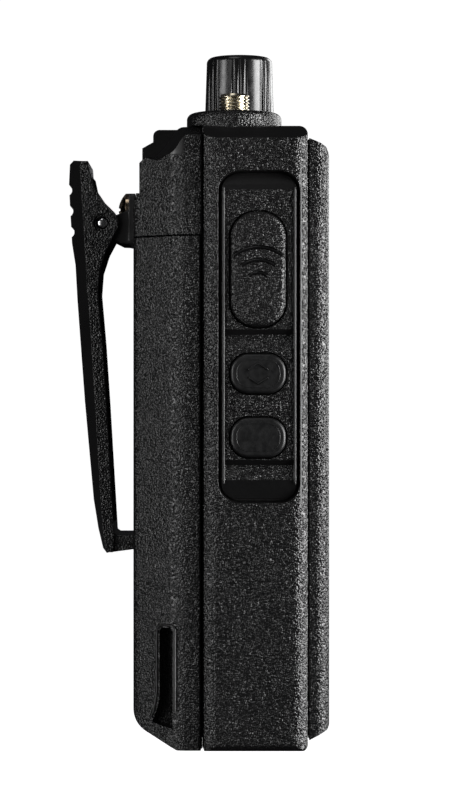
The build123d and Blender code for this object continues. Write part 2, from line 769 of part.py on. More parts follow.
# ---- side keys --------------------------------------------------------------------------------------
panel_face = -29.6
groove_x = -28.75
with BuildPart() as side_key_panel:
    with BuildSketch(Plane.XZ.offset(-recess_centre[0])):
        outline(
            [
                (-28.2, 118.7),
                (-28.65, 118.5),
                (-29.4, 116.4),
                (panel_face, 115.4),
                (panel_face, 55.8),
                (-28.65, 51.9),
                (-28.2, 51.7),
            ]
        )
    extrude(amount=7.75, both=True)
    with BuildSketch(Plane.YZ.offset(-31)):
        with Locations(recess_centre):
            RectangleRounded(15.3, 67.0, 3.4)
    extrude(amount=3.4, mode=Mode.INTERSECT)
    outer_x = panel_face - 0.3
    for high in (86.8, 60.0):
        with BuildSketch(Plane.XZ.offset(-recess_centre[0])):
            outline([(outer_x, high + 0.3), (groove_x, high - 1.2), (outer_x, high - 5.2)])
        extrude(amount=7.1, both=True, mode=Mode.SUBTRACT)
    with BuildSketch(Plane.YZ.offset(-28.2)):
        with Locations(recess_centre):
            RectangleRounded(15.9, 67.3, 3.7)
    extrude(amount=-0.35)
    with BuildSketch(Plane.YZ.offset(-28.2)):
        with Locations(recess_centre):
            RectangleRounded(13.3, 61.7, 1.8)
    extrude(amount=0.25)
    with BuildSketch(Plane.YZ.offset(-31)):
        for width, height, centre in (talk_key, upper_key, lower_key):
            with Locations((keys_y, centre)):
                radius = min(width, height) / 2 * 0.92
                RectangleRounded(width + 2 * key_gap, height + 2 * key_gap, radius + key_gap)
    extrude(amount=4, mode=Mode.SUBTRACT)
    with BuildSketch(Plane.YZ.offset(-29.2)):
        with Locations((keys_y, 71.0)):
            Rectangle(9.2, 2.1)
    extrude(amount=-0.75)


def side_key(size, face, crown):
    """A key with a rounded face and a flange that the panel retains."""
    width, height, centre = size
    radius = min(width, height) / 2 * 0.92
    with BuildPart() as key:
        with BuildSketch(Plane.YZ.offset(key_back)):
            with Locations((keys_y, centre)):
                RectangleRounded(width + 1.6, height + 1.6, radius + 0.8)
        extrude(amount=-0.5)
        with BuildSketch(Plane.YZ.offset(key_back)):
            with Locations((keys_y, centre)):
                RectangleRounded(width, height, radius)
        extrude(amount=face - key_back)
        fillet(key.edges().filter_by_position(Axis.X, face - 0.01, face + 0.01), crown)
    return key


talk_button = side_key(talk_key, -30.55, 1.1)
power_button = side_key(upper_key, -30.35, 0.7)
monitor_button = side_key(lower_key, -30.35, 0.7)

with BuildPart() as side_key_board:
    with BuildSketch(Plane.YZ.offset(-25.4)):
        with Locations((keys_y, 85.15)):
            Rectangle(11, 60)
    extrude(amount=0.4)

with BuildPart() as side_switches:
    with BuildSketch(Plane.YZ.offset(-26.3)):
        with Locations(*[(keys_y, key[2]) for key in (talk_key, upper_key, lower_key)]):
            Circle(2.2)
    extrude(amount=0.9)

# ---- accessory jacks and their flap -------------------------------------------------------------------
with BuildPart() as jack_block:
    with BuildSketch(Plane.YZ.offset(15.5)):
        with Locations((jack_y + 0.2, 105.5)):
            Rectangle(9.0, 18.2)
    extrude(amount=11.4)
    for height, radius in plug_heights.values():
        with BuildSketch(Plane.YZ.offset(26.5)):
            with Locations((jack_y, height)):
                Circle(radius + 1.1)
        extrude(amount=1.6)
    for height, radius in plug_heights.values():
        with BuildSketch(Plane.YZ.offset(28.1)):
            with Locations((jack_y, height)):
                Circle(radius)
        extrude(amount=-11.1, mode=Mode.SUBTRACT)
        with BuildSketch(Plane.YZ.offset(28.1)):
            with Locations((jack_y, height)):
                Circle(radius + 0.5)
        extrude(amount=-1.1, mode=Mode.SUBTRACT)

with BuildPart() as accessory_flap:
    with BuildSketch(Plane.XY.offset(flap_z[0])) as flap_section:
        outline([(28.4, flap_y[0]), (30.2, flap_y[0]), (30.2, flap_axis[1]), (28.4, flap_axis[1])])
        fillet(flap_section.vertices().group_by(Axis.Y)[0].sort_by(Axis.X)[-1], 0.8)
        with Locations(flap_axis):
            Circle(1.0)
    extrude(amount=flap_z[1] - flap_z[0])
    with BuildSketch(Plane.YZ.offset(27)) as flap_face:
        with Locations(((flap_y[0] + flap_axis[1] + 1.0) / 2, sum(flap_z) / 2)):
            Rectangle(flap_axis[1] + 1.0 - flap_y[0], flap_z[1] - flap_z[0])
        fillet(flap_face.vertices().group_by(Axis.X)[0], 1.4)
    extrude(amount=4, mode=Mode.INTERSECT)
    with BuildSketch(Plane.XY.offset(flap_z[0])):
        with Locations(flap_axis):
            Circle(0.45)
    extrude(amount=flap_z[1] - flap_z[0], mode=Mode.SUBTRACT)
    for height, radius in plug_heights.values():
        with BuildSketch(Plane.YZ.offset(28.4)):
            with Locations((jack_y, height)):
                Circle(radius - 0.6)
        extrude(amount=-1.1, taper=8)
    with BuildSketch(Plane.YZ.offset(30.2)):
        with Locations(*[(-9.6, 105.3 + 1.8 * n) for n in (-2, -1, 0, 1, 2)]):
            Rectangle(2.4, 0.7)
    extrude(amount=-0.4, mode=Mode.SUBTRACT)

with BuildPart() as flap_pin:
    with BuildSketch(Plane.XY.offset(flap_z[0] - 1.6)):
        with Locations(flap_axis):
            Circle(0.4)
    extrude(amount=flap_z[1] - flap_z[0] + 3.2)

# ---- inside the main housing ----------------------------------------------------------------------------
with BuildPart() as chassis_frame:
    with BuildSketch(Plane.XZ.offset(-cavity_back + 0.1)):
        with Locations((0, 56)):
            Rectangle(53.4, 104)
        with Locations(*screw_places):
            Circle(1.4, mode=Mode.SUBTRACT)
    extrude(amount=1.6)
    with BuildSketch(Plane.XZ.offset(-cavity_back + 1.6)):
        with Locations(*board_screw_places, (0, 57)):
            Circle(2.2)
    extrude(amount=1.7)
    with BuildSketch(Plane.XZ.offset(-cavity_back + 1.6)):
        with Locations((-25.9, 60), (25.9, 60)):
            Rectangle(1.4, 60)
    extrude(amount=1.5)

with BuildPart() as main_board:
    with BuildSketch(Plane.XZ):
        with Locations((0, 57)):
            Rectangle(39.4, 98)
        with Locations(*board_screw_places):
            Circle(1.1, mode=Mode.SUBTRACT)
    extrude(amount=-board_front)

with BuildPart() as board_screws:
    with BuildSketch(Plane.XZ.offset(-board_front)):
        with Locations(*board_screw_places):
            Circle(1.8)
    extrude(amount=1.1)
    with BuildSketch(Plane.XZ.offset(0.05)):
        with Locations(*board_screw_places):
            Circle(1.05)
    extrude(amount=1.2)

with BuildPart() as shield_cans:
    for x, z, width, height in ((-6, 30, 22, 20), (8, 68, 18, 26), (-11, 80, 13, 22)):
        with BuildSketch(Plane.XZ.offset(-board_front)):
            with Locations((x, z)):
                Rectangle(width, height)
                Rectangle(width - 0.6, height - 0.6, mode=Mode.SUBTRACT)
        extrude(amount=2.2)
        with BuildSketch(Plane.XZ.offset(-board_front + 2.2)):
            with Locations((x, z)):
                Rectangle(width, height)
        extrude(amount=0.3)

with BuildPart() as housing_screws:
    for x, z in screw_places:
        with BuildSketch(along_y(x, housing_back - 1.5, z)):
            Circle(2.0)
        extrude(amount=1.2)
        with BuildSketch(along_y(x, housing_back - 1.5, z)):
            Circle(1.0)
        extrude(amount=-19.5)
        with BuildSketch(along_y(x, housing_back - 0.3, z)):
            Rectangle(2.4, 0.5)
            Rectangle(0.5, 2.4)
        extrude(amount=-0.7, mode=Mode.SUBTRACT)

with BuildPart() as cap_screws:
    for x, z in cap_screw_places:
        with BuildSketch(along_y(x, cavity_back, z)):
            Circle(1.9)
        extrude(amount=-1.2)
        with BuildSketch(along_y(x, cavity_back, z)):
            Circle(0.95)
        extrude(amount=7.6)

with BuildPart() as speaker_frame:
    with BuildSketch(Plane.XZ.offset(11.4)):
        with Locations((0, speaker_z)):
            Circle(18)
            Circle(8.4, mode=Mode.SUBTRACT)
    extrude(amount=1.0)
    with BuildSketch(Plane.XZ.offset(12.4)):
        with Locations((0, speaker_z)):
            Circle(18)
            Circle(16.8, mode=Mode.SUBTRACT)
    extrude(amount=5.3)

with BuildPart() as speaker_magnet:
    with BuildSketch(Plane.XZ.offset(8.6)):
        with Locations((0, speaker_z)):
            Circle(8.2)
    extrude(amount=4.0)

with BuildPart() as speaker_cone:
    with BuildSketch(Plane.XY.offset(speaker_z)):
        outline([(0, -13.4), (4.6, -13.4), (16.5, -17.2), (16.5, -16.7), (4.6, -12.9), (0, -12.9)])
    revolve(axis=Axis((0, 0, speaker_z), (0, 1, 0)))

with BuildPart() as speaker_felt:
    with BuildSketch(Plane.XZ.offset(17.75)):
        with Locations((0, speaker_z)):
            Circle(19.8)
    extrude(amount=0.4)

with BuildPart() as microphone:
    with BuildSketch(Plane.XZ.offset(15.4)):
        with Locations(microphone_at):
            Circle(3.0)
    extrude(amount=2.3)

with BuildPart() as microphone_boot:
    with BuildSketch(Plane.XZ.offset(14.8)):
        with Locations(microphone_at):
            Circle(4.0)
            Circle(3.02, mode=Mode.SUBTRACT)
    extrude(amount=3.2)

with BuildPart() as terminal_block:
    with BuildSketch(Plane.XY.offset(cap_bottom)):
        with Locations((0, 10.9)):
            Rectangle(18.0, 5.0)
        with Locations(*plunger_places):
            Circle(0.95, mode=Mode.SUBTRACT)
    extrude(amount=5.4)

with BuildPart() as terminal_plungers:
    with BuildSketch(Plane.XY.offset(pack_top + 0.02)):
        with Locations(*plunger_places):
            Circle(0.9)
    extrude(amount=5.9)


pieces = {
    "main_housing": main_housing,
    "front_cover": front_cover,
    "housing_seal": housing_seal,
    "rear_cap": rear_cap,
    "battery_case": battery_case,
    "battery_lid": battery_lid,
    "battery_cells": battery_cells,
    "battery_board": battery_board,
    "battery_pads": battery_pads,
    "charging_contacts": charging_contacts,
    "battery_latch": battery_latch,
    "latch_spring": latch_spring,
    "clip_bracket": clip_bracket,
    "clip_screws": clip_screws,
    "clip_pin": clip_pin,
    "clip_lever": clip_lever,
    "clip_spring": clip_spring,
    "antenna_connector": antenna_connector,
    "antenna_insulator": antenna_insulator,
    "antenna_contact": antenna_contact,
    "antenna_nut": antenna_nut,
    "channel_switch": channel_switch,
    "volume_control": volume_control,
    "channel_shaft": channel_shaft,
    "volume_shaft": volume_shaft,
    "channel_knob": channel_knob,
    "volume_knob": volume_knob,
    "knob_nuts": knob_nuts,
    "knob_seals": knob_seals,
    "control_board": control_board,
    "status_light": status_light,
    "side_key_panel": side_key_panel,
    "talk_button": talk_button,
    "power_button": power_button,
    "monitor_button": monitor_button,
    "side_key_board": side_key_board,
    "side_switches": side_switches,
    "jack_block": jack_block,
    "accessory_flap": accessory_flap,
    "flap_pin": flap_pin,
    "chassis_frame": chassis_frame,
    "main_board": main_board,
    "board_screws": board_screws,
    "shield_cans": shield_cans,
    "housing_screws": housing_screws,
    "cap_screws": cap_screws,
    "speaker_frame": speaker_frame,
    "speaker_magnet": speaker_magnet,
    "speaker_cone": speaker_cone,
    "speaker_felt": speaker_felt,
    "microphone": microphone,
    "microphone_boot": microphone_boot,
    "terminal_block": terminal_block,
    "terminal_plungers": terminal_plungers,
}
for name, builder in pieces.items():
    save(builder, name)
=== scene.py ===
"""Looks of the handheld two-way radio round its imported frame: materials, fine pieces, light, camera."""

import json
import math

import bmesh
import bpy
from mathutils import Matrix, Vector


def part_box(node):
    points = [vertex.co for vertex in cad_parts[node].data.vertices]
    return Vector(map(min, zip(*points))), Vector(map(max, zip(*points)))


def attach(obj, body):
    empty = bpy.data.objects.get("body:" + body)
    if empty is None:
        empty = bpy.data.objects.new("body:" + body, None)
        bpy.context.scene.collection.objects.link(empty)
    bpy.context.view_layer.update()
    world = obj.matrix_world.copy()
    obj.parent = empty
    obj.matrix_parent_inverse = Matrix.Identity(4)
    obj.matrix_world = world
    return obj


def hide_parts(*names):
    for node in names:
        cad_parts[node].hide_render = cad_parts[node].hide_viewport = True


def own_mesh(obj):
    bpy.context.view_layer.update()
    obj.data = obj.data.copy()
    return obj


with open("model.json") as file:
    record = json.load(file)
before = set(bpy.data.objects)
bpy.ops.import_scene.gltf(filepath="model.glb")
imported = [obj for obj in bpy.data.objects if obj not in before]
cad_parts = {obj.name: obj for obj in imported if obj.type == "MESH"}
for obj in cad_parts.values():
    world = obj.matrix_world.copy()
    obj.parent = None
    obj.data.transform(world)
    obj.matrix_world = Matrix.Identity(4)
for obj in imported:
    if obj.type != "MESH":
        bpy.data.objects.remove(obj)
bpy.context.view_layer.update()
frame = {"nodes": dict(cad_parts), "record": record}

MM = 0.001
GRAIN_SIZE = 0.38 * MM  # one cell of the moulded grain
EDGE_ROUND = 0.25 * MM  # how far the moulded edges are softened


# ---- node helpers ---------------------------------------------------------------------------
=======
▶ **GIVEN INSTRUCTION**
Everything from the line with "imported = [obj" through the last line of the material above should be echoed exactly, and nothing else.

▶ **IN RESPONSE**
imported = [obj for obj in bpy.data.objects if obj not in before]
cad_parts = {obj.name: obj for obj in imported if obj.type == "MESH"}
for obj in cad_parts.values():
    world = obj.matrix_world.copy()
    obj.parent = None
    obj.data.transform(world)
    obj.matrix_world = Matrix.Identity(4)
for obj in imported:
    if obj.type != "MESH":
        bpy.data.objects.remove(obj)
bpy.context.view_layer.update()
frame = {"nodes": dict(cad_parts), "record": record}

MM = 0.001
GRAIN_SIZE = 0.38 * MM  # one cell of the moulded grain
EDGE_ROUND = 0.25 * MM  # how far the moulded edges are softened


# ---- node helpers ---------------------------------------------------------------------------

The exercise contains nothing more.